On his radio show Monday, John Calipari raised a question about the previous week’s game at Arkansas.
“You know what they had on the ticket?” he asked. “A picture of a player? A picture of the school? A picture of the arena? What did they have on the ticket? The words ‘This game is a payback.’ What? A payback for what?”
Answer: Arkansas put a variety of quotes on tickets for home games this season. For instance, the ticket for the Hogs’ game against Texas A&M had the words, “I’ve got to go out there and play every game like it’s my last.”
The quotes, including the one about payback, relate to the painful loss to eventual national champion North Carolina in the 2017 NCAA Tournament and Arkansas’ desire to get over the metaphorical hump.
Mike Phillips missed
Jack Givens choked back tears during a Feb. 22 news conference as he spoke of former UK teammate Mike Phillips, who died at age 59 on April 25, 2015.
“This is the first time we’ve been together without Mike,” Givens said before tears welled in his eyes.
After pausing to regain his composure, Givens added, “and we miss the big fella.”
Phillips’ widow attended the reunion ceremony at halftime of last weekend’s game against Missouri.
Kansas clinched its 14th straight Big 12 championship last week.
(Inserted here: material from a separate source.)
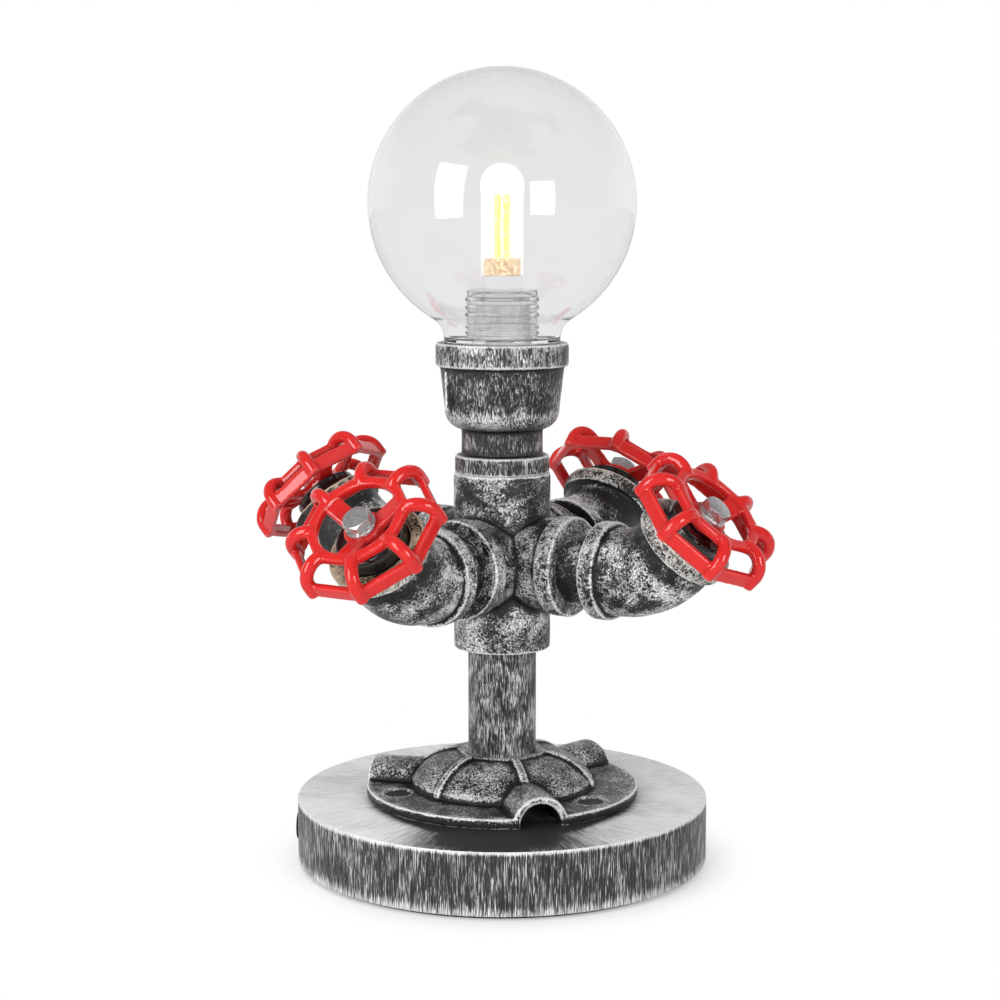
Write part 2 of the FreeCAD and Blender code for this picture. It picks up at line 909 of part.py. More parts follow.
def make_globe():
    """Blown globe with a flattened foot and an inner neck that screws on the sleeve."""
    radius = size.globe_radius
    inner = radius - size.globe_wall
    centre = size.globe_centre
    waist = size.globe_waist_radius
    waist_in = waist - size.globe_wall
    foot = size.globe_foot_radius
    lip = size.globe_foot_height
    neck_bore = size.sleeve_radius + size.sleeve_thread + size.globe_thread_fit
    neck_outer = neck_bore + size.globe_neck_wall
    turned(
        "glass_globe",
        [
            (neck_bore, 0),
            (foot - lip, 0),
            (foot, lip),
            (waist, centre - leg(radius, waist)),
            (0, centre + radius, radius),
            (0, centre + inner),
            (waist_in, centre - leg(inner, waist_in), -inner),
            (foot - size.globe_wall, lip + size.globe_wall),
            (neck_outer, size.globe_wall),
            (neck_outer, size.globe_neck_height),
            (neck_bore, size.globe_neck_height),
        ],
        Place().moved(z=GLOBE_SEAT),
    )


def make_bulb():
    """G9 bulb: foot, wire pins, driver ring, filament strips and clear capsule."""
    foot_bottom = CORE_TOP + size.bulb_gap
    foot_top = foot_bottom + size.bulb_foot_height
    driver_bottom = foot_top + size.bulb_gap
    driver_top = driver_bottom + size.driver_height
    turned(
        "bulb_foot",
        [
            (0, foot_bottom),
            (size.bulb_foot_radius - size.bulb_wall, foot_bottom),
            (size.bulb_foot_radius, foot_bottom + size.bulb_wall),
            (size.bulb_foot_radius, foot_top),
            (0, foot_top),
        ],
    )
    outer = size.bulb_radius
    inner = outer - size.bulb_wall
    spring = foot_top + size.bulb_length - outer
    turned(
        "bulb_capsule",
        [
            (inner, foot_top + size.bulb_gap),
            (outer, foot_top + size.bulb_gap),
            (outer, spring),
            (0, spring + outer, outer),
            (0, spring + inner),
            (inner, spring, -inner),
        ],
    )
    turned(
        "bulb_driver_ring",
        tube_outline(size.driver_bore_radius, size.driver_radius, driver_bottom, driver_top),
    )
    strips = [
        primitive(
            "Box",
            turn.moved(
                x=size.filament_circle - size.filament_thickness / 2,
                y=size.filament_width / -2,
                z=foot_top,
            ),
            Length=size.filament_thickness,
            Width=size.filament_width,
            Height=driver_top - foot_top + size.filament_height,
        )
        for turn in around(FILAMENT_COUNT, first=QUARTER_TURN / 2)
    ]
    grouped("bulb_filaments", strips)
    loops = []
    for side in (-1, 1):
        post = Place().moved(x=size.bulb_pin_spacing / 2 * side, z=foot_bottom)
        tip = post.moved(z=-size.bulb_pin_length)
        wires = [
            bar(size.bulb_pin_radius, size.bulb_pin_length, tip.moved(x=size.bulb_pin_loop * way))
            for way in (-1, 1)
        ]
        bow = primitive(
            "Torus",
            tip.turned("x", -QUARTER_TURN),
            Radius1=size.bulb_pin_loop,
            Radius2=size.bulb_pin_radius,
            Angle3=FULL_TURN / 2,
        )
        loops.append(joined("pin_loop", wires + [bow]))
    grouped("bulb_pins", loops)


# ---------------------------------------------------------------- arms


def elbow_core(radius):
    """A bent round bar along an elbow's centre line, from its inlet to its mouth."""
    tangent_length = size.elbow_curve * tangent(size.elbow_bend / 2)
    bend_start = size.elbow_inlet_leg - tangent_length
    inlet = bar(radius, bend_start, Place().turned("y", QUARTER_TURN))
    bend = primitive(
        "Torus",
        Place()
        .moved(x=bend_start, z=size.elbow_curve)
        .turned("y", QUARTER_TURN)
        .turned("x", QUARTER_TURN),
        Radius1=size.elbow_curve,
        Radius2=radius,
        Angle3=size.elbow_bend,
    )
    outlet = bar(radius, size.elbow_outlet_leg - tangent_length, ELBOW_CORNER.moved(z=tangent_length))
    return [inlet, bend, outlet]


def make_arm(name, place):
    """Nipple, elbow, plug and handwheel of one arm, outward from the cross."""
    turned(
        f"nipple_{name}",
        tube_outline(PIPE_BORE, size.pipe_radius, 0, size.nipple_exposed + size.thread_depth * 2),
        place.moved(x=size.outlet_reach - size.thread_depth).turned("y", QUARTER_TURN),
    )

    inlet = Place().turned("y", QUARTER_TURN)
    band = size.elbow_band_width
    metal = elbow_core(size.elbow_radius)
    metal.append(bar(size.elbow_band_radius, band, inlet))
    metal.append(bar(size.elbow_band_radius, band, ELBOW_MOUTH.moved(z=-band)))
    bores = elbow_core(size.waterway_radius)
    bores.append(bar(SOCKET_RADIUS, size.socket_depth, inlet))
    bores.append(bar(SOCKET_RADIUS, size.socket_depth, ELBOW_MOUTH.moved(z=-size.socket_depth)))
    blank = joined(f"elbow_blank_{name}", metal)
    without(f"elbow_{name}", blank, bores, place.then(ELBOW_SEAT))

    mouth = mouth_of(place)
    hole = size.bolt_radius + size.bolt_fit
    edge = size.plug_edge
    turned(
        f"mouth_plug_{name}",
        [
            (hole, -size.plug_depth),
            (size.plug_radius, -size.plug_depth),
            (size.plug_radius, size.plug_proud - edge),
            (size.plug_radius - edge, size.plug_proud, edge),
            (hole, size.plug_proud),
        ],
        mouth,
    )
    wheel_turn = getattr(size, f"wheel_turn_{name}")
    make_handwheel(name, mouth.moved(z=HUB_BOTTOM + size.ring_rise).turned("z", wheel_turn))


def make_fasteners(arms):
    """Bolts, washers and nuts that hold the four handwheels."""
    bolts, washers, nuts = [], [], []
    head_top = HEAD_BOTTOM + size.bolt_head_height
    corner = size.bolt_flats / cosine(30) / 2
    crown = size.bolt_flats / 2 * size.bolt_crown
    chamfer = (corner - crown) * tangent(30)
    point = size.plug_depth + size.nut_height + size.bolt_radius
    nut_bottom = -size.plug_depth - size.nut_height
    for arm in arms:
        mouth = mouth_of(arm)
        prism = padded("bolt_hexagon", [hexagon(size.bolt_flats)], head_top, mouth)
        cap = turned(
            "bolt_cap",
            [
                (0, HEAD_BOTTOM),
                (corner, HEAD_BOTTOM),
                (corner, head_top - chamfer),
                (crown, head_top),
                (0, head_top),
            ],
            mouth,
        )
        head = doc.addObject("Part::MultiCommon", "bolt_head")
        head.Shapes = [prism, cap]
        shank = bar(size.bolt_radius, HEAD_BOTTOM + point, mouth.moved(z=-point))
        bolts.append(joined("wheel_bolt", [head, shank]))
        hole = size.bolt_radius + size.bolt_fit
        washer_top = WASHER_BOTTOM + size.washer_thickness
        washer = tube_outline(hole, size.washer_radius, WASHER_BOTTOM, washer_top)
        washers.append(turned("wheel_washer", washer, mouth))
        nut_place = mouth.moved(z=nut_bottom)
        nut = padded("nut_blank", [hexagon(size.bolt_flats)], size.nut_height, nut_place)
        nuts.append(without("wheel_nut", nut, [bar(hole, size.nut_height, nut_place)]))
    grouped("wheel_bolts", bolts)
    grouped("wheel_washers", washers)
    grouped("wheel_nuts", nuts)


def octagon_ring(outer, inner, height, place):
    """An eight-sided ring with its corners on the knuckles."""
    solids = []
    for radius in (outer, inner):
        prism = primitive("Prism", place, Circumradius=radius, Height=height)
        prism.Polygon = KNUCKLE_COUNT
        solids.append(prism)
    return without("octagon_ring", solids[0], [solids[1]])


def make_handwheel(name, place):
    """Handwheel. Its z axis points outward, and z = 0 is the top face of its ring."""
    ring_low = Place().moved(z=-size.ring_thickness)
    ring_blank = primitive(
        "Prism", ring_low, Circumradius=size.ring_outer_radius, Height=size.ring_thickness
    )
    ring_blank.Polygon = KNUCKLE_COUNT
    opening = bar(size.ring_inner_radius, size.ring_thickness, ring_low)
    ring = without("wheel_ring", ring_blank, [opening])
    rim_low = -size.rim_drop - size.rim_height
    rim_inner = size.rim_radius - size.rim_thickness / cosine(FULL_TURN / KNUCKLE_COUNT / 2)
    rim = octagon_ring(size.rim_radius, rim_inner, size.rim_height, Place().moved(z=rim_low))
    pieces = [ring, rim]
    for turn in around(KNUCKLE_COUNT):
        arch = turn.moved(x=size.knuckle_centre, z=-size.knuckle_drop)
        pieces.append(
            primitive(
                "Torus",
                arch.turned("x", QUARTER_TURN),
                Radius1=size.knuckle_arch,
                Radius2=size.knuckle_radius,
                Angle3=size.knuckle_sweep,
            )
        )
        foot = turn.moved(x=size.knuckle_centre + size.knuckle_arch, z=rim_low)
        pieces.append(bar(size.knuckle_radius, -size.knuckle_drop - rim_low, foot))
    hub_low = -size.ring_rise
    pieces.append(bar(size.hub_radius, size.hub_height, Place().moved(z=hub_low)))
    spoke_start = size.bolt_radius + size.spoke_thickness
    spoke_run = (size.ring_inner_radius + size.ring_outer_radius) / 2 - spoke_start
    for turn in around(SPOKE_COUNT):
        spoke = turn.moved(x=spoke_start, y=size.spoke_width / -2, z=hub_low + size.hub_height / 4)
        pieces.append(
            primitive(
                "Box",
                spoke.turned("y", -size.spoke_slope),
                Length=spoke_run,
                Width=size.spoke_width,
                Height=size.spoke_thickness,
            )
        )
    wheel = joined(f"wheel_blank_{name}", pieces)
    bore = bar(size.bolt_radius + size.bolt_fit, size.ring_rise * 2, Place().moved(z=-size.ring_rise * 2))
    without(f"handwheel_{name}", wheel, [bore], place)


# ---------------------------------------------------------------- the whole lamp

make_base()
make_inlet()
make_wiring()
make_flange()
make_column()
make_holder()
make_globe()
make_bulb()

arm_places = [
    Place().moved(z=CROSS_CENTRE).turned("z", size.arm_azimuth + QUARTER_TURN * index)
    for index in range(len(ARM_NAMES))
]
for arm_name, arm_place in zip(ARM_NAMES, arm_places):
    make_arm(arm_name, arm_place)
make_fasteners(arm_places)

doc.recompute()

# ---------------------------------------------------------------- checks and export

NODES = [
    "felt_pad",
    "base_disc",
    "bottom_cover",
    "cover_screws",
    "cable_grommet",
    "terminal_block",
    "terminal_screws",
    "internal_lead",
    "floor_flange",
    "flange_screws",
    "riser_pipe",
    "six_way_cross",
    "column_nipple",
    "bell_reducer",
    "holder_plate",
    "holder_stem",
    "stem_nut",
    "holder_sleeve",
    "holder_core",
    "holder_contacts",
    "glass_globe",
    "bulb_foot",
    "bulb_capsule",
    "bulb_driver_ring",
    "bulb_filaments",
    "bulb_pins",
    "wheel_bolts",
    "wheel_washers",
    "wheel_nuts",
]
ARM_PARTS = ("nipple", "elbow", "mouth_plug", "handwheel")
NODES += [f"{part}_{name}" for name in ARM_NAMES for part in ARM_PARTS]


def check_and_export():
    for item in doc.Objects:
        if "Invalid" in item.State or "Error" in item.State:
            raise RuntimeError(f"{item.Label} could not be made: {item.State}")
    os.makedirs("parts", exist_ok=True)
    for node in NODES:
        shape = doc.getObjectsByLabel(node)[0].Shape
        if shape.isNull() or not shape.isValid() or not shape.Solids:
            raise RuntimeError(f"{node} is not a valid solid")
        shape.exportStep(f"parts/{node}.step")
        print(f"{node}: {len(shape.Solids)} solid(s), {shape.Volume:.1f} mm3")


check_and_export()
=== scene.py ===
"""Looks of the pipe table lamp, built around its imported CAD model.

Sizes in the classes are millimetres. Meshes are written in metres, in the lamp's own frame.
"""

from __future__ import annotations

import json
import logging
import math
from dataclasses import dataclass
from enum import Enum
from functools import cache
from typing import Callable, Sequence

import bmesh
import bpy
import numpy as np
from mathutils import Matrix, Vector, geometry, noise


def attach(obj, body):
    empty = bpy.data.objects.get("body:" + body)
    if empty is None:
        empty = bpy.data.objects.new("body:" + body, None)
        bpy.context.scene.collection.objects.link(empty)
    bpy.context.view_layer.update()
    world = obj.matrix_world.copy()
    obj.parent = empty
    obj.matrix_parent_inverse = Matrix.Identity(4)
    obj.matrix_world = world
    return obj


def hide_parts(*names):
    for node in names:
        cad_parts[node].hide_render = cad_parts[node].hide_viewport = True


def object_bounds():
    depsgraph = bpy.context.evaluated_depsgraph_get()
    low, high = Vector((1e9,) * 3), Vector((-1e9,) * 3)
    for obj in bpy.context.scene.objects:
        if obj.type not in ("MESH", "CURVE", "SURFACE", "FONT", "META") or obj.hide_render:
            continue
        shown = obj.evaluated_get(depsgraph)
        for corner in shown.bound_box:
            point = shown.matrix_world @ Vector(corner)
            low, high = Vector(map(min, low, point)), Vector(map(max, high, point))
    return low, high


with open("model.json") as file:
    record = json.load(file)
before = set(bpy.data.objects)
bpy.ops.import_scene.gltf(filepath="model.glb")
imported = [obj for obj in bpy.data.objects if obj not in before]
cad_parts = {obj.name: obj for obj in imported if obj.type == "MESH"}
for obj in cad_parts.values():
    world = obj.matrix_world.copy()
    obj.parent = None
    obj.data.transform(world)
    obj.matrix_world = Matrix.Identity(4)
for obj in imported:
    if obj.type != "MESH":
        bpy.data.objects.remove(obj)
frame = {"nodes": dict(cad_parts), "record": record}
CAD_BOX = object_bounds()

log = logging.getLogger("pipe_lamp")

MM = 0.001
ARMS = ("front_right", "back_right", "back_left", "front_left")
Colour = tuple[float, float, float]
Point = tuple[float, float]
Socket = bpy.types.NodeSocket
Sockets = dict[str, Socket]
Node = bpy.types.Node
Material = bpy.types.Material
Mesh = bpy.types.Mesh
Piece = bpy.types.Object


def linear(level: float) -> float:
    """Gives the linear value of a display level from 0 to 255."""
    share = level / 255
    return share / 12.92 if share <= 0.04045 else ((share + 0.055) / 1.055) ** 2.4


def grey(level: float) -> Colour:
    """Gives the neutral colour of a display level from 0 to 255."""
    return (linear(level),) * 3


def tint(red: float, green: float, blue: float) -> Colour:
    """Gives the linear colour of three display levels from 0 to 255."""
    return (linear(red), linear(green), linear(blue))


# ---- shader wiring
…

That eclipsed the previous record the Jayhawks shared with UCLA, which won 13 straight conference titles in the 1960s and 1970s.
Here’s a nugget found in a USA Today story: During the 15 seasons that Bill Self has been coach, Kansas has never been swept by a Big 12 opponent.
For perspective: In that same 15-year period, Kentucky has been swept nine times: Tennessee in 2018, Florida and Arkansas in 2014, South Carolina in 2009, Florida and Vanderbilt in 2007, Florida and Vanderbilt in 2006 and Georgia in 2004.
To Florida Coach Mike White. He turned 41 on Friday. . . . To former Louisville coach Denny Crum. He turned 81 on Friday. . . . To Tom Leach. The radio voice of UK basketball turns 57 on Saturday. . . . To Dale Barnstable. He turns 93 on Sunday . . . . To Shaquille O’Neal. He turns 46 on Tuesday.